Using the data beneath this instruction, retype only the lines from the one that contains "Keep writing the" down to the one that contains "SHEET_BEND_RADIUS = 120.0", both included, exactly as they appear.

*Entries:*
## START

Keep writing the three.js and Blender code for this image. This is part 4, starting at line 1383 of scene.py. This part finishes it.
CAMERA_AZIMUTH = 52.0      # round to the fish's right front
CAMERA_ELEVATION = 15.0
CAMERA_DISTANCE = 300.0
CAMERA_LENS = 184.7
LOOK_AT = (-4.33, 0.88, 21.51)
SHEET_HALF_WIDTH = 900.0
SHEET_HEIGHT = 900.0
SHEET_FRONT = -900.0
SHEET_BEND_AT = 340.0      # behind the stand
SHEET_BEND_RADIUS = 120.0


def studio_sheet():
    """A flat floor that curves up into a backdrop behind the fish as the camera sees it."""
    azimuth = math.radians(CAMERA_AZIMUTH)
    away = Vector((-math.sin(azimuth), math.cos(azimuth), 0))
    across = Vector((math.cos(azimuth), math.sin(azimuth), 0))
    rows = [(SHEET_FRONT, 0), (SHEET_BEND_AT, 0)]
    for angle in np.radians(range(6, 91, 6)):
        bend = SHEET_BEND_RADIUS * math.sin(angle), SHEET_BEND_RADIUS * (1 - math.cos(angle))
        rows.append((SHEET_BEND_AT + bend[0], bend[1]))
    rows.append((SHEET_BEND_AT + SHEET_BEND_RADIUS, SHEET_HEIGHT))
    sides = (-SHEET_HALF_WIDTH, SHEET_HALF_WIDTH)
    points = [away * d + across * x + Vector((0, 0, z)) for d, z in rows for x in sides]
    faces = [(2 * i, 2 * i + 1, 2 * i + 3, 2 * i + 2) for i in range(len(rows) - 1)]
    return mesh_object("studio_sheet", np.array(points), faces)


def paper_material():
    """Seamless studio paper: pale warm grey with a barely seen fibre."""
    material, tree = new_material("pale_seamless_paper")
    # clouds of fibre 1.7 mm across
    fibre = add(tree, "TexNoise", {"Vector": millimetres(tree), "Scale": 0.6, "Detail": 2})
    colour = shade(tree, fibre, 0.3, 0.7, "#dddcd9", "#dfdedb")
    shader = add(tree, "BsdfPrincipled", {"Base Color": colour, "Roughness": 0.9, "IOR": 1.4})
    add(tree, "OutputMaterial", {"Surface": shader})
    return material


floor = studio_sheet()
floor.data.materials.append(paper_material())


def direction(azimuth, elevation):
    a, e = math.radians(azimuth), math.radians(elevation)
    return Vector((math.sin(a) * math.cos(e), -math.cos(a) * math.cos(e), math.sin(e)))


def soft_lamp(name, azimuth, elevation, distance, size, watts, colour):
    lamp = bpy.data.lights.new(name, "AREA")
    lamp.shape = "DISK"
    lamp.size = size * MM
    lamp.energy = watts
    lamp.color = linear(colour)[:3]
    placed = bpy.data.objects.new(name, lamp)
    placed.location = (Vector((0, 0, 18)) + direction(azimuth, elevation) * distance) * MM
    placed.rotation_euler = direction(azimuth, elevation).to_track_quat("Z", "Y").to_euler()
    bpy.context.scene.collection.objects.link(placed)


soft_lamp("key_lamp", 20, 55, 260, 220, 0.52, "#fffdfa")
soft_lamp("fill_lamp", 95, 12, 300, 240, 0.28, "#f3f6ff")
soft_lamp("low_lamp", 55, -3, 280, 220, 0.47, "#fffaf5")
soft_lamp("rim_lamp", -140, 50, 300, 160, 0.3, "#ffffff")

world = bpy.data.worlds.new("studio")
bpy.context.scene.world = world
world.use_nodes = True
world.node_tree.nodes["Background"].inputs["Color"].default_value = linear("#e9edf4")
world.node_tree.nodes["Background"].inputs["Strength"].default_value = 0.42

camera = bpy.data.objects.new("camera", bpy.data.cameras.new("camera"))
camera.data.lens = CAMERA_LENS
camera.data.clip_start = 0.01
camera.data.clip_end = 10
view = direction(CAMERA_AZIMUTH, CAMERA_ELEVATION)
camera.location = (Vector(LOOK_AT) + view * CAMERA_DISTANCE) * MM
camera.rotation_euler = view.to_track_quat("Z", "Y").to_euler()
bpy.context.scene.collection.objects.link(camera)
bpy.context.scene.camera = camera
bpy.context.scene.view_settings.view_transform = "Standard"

## END
## START

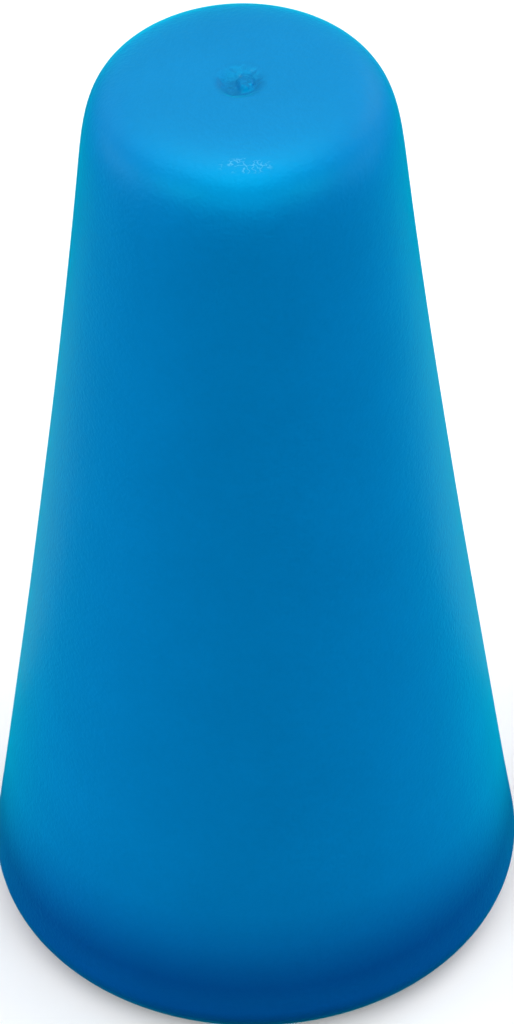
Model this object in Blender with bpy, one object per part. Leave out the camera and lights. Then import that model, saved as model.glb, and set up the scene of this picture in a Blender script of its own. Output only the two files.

## END

*Written answer:*
Keep writing the three.js and Blender code for this image. This is part 4, starting at line 1383 of scene.py. This part finishes it.
CAMERA_AZIMUTH = 52.0      # round to the fish's right front
CAMERA_ELEVATION = 15.0
CAMERA_DISTANCE = 300.0
CAMERA_LENS = 184.7
LOOK_AT = (-4.33, 0.88, 21.51)
SHEET_HALF_WIDTH = 900.0
SHEET_HEIGHT = 900.0
SHEET_FRONT = -900.0
SHEET_BEND_AT = 340.0      # behind the stand
SHEET_BEND_RADIUS = 120.0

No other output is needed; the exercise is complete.